The Fraser of Allander Institute
- Abbreviation: FAI
- Formation: 1975; 51 years ago
- Type: Research institute
- Location: Glasgow, Scotland;
- Director: Mairi Spowage
- Parent organization: University of Strathclyde
- Website: www.strath.ac.uk/fraser Official blog

= Fraser of Allander Institute =

British economics research institute

The Fraser of Allander Institute, abbreviated as FAI, is an independent research unit and part of the Department of Economics at the University of Strathclyde. It specialises in researching the Scottish economy.

== History ==
The Fraser of Allander Institute was formed by the University of Strathclyde in 1975. Its primary goal is to research the Scottish economy. It is based in Glasgow, Scotland.

From 2017, Deloitte announced that they would be acting as the main sponsor of the Fraser of Allander Institute Economic Commentary.

== Research overview ==
=== Allander series ===
The Allander series was produced by the FAI to study the economic future of Scotland. The series has had contributions from a number of notable economists. These have included Heather Joshi, Robert E. Wright and Nicholas Crafts. Other notable contributors include James Heckman and Paul Krugman, both winners of the Nobel prize in Economics, as well as William Baumol who was shortlisted for the Nobel prize in Economics.

The series has led to a number of publications, research papers, a lecture series and literature specialising in the regional context. The content from the series has contributed to building various economic models and strategies, including the Scottish government's economic strategy.

=== Notable outputs ===
In March 2018, the FAI released its economic commentary on the Scottish economy.

== Commissioned works ==

=== Specialist research ===
In 2014, the FAI produced a paper studying the links between constitutional change and inequality affected Scotland. It was published in the Oxford Review of Economic Policy.

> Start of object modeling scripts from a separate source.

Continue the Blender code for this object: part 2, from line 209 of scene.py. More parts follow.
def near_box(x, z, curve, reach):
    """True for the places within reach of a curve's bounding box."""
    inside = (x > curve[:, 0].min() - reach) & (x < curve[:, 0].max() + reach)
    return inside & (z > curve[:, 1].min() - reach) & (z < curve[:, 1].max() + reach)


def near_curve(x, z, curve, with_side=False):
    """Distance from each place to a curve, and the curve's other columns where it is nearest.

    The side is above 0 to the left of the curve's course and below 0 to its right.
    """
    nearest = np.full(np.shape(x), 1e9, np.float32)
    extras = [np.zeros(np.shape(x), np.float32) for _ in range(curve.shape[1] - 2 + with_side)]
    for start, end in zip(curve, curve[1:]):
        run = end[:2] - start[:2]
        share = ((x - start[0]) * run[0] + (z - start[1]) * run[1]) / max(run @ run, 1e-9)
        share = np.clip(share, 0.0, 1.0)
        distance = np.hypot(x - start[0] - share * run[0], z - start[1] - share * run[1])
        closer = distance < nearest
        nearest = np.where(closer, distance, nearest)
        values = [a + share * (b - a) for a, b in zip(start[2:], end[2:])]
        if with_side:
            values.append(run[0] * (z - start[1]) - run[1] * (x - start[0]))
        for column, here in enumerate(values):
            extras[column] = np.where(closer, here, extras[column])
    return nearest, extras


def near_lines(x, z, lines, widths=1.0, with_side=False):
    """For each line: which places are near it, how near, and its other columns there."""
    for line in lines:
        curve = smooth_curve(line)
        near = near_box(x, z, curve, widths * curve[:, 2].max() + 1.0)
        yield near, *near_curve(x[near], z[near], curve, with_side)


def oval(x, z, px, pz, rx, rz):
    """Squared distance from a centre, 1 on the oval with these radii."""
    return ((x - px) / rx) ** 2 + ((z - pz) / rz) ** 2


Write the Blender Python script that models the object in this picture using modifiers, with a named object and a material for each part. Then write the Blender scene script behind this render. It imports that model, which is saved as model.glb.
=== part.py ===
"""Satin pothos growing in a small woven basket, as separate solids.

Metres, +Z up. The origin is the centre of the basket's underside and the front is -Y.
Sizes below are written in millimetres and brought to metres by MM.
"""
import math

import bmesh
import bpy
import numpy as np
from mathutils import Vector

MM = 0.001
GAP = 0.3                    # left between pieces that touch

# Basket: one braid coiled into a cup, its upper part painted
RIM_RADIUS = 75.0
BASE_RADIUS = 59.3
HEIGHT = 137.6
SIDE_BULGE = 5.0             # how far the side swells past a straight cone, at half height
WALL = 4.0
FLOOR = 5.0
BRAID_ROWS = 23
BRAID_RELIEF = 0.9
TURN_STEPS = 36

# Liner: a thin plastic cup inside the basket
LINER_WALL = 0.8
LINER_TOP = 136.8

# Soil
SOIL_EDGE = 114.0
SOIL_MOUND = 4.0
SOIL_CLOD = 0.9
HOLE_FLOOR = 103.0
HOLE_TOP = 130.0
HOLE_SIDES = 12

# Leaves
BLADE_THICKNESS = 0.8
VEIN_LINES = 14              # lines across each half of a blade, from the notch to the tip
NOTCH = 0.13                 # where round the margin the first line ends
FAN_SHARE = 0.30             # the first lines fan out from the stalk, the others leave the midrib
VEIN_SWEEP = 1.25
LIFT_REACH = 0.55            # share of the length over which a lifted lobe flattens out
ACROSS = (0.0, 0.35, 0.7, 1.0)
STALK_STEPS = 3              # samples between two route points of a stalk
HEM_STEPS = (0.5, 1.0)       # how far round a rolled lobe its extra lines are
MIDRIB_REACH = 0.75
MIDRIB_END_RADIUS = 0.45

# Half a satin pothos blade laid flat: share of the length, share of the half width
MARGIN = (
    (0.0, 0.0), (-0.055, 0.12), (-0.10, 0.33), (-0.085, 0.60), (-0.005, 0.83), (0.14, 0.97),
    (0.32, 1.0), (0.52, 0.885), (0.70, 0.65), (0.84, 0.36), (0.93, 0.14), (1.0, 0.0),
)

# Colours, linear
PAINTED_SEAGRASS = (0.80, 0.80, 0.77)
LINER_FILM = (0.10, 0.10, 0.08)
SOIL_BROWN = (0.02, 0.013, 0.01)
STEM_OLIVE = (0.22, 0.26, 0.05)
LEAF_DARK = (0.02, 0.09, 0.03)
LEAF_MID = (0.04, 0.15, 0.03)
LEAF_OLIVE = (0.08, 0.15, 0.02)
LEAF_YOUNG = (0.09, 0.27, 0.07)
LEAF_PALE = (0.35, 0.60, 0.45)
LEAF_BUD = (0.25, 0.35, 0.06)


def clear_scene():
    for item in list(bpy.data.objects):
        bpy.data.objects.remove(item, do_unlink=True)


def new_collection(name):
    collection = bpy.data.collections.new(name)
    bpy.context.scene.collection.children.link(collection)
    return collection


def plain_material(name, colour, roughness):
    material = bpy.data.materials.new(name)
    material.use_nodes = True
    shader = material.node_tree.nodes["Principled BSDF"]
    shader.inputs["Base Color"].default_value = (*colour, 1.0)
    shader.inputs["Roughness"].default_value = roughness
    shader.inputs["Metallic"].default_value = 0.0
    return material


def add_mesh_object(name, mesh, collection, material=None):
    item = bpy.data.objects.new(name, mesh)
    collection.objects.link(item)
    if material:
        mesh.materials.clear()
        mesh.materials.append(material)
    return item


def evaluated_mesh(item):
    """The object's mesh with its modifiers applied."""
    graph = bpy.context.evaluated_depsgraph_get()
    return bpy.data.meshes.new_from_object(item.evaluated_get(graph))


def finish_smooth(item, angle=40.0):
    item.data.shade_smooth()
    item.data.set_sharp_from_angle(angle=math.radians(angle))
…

Following the Brexit vote, the FAI carried out research into the potential effects of Brexit on different sectors within the Scottish economy. The study covered the various outcomes of Brexit and how it could affect Scotland. A bad outcome for Scotland could result in a reduction in GDP of £8 billion, jobs by 80,000 and wages an average of £2,000 per year. While the report showed that a Hard Brexit could lead to problems, it was stated that some sectors in Scotland would fare quite well, when compared to the rest of the UK. In August 2018, the FAI has published a survey of Scottish businesses on their preparations for Brexit. The survey found that 44% of the Scottish businesses had noted a negative impact since the referendum on European Union membership.

==== Consultancy projects ====
The FAI studied the economic impact of college graduates in Scotland. The research showed that colleges could generate £20 billion for the Scottish economy.

In March 2018, the FAI was commissioned to research the economic impact of the commercial property sector on the Scottish economy. According to the data the sector contributed £2.4 billion to the Scottish economy.

The FAI have also studied the economic impact of the pharmaceutical sector in Scotland.